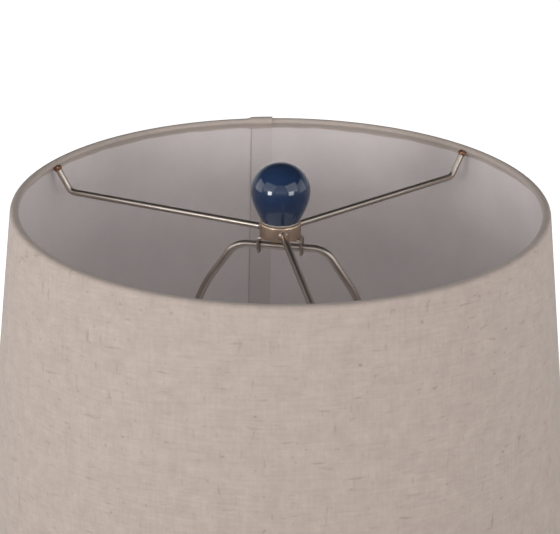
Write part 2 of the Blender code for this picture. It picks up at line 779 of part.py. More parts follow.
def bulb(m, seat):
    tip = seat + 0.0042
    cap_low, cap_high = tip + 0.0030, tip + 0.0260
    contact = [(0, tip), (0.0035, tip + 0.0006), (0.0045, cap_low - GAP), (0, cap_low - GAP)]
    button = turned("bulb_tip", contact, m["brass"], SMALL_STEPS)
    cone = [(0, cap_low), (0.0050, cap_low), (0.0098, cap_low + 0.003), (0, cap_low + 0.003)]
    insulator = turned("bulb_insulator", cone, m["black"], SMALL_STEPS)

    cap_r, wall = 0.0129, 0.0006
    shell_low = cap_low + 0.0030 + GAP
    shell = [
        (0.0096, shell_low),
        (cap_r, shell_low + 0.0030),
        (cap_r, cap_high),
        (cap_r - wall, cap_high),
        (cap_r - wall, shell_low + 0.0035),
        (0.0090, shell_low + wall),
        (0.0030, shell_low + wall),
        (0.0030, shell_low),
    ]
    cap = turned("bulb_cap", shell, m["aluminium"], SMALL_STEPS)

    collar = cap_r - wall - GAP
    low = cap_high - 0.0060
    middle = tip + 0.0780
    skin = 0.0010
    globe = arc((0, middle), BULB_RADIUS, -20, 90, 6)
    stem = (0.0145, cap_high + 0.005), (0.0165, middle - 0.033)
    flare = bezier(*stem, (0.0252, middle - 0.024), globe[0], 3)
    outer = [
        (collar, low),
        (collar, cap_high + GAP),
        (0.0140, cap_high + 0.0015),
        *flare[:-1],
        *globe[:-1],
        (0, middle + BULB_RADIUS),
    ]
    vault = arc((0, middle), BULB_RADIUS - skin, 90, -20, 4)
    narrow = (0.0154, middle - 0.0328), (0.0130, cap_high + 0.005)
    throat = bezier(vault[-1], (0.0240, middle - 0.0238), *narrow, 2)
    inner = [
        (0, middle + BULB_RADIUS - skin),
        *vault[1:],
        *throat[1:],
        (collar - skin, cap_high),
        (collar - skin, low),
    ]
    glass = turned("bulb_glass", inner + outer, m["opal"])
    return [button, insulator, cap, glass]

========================

Extract the listing in its entirety, matching it exactly.

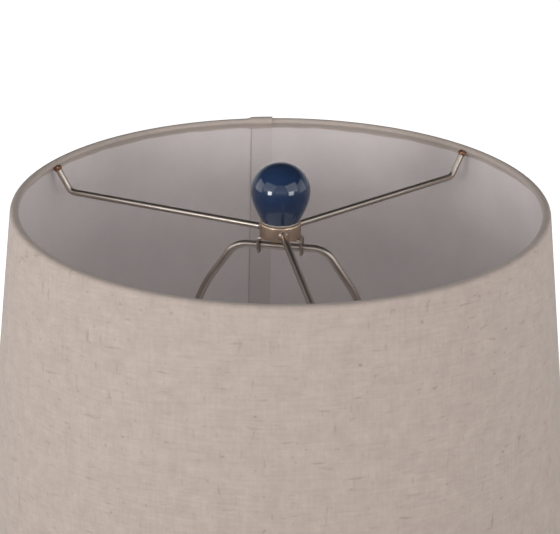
Write part 2 of the Blender code for this picture. It picks up at line 779 of part.py. More parts follow.
def bulb(m, seat):
    tip = seat + 0.0042
    cap_low, cap_high = tip + 0.0030, tip + 0.0260
    contact = [(0, tip), (0.0035, tip + 0.0006), (0.0045, cap_low - GAP), (0, cap_low - GAP)]
    button = turned("bulb_tip", contact, m["brass"], SMALL_STEPS)
    cone = [(0, cap_low), (0.0050, cap_low), (0.0098, cap_low + 0.003), (0, cap_low + 0.003)]
    insulator = turned("bulb_insulator", cone, m["black"], SMALL_STEPS)

    cap_r, wall = 0.0129, 0.0006
    shell_low = cap_low + 0.0030 + GAP
    shell = [
        (0.0096, shell_low),
        (cap_r, shell_low + 0.0030),
        (cap_r, cap_high),
        (cap_r - wall, cap_high),
        (cap_r - wall, shell_low + 0.0035),
        (0.0090, shell_low + wall),
        (0.0030, shell_low + wall),
        (0.0030, shell_low),
    ]
    cap = turned("bulb_cap", shell, m["aluminium"], SMALL_STEPS)

    collar = cap_r - wall - GAP
    low = cap_high - 0.0060
    middle = tip + 0.0780
    skin = 0.0010
    globe = arc((0, middle), BULB_RADIUS, -20, 90, 6)
    stem = (0.0145, cap_high + 0.005), (0.0165, middle - 0.033)
    flare = bezier(*stem, (0.0252, middle - 0.024), globe[0], 3)
    outer = [
        (collar, low),
        (collar, cap_high + GAP),
        (0.0140, cap_high + 0.0015),
        *flare[:-1],
        *globe[:-1],
        (0, middle + BULB_RADIUS),
    ]
    vault = arc((0, middle), BULB_RADIUS - skin, 90, -20, 4)
    narrow = (0.0154, middle - 0.0328), (0.0130, cap_high + 0.005)
    throat = bezier(vault[-1], (0.0240, middle - 0.0238), *narrow, 2)
    inner = [
        (0, middle + BULB_RADIUS - skin),
        *vault[1:],
        *throat[1:],
        (collar - skin, cap_high),
        (collar - skin, low),
    ]
    glass = turned("bulb_glass", inner + outer, m["opal"])
    return [button, insulator, cap, glass]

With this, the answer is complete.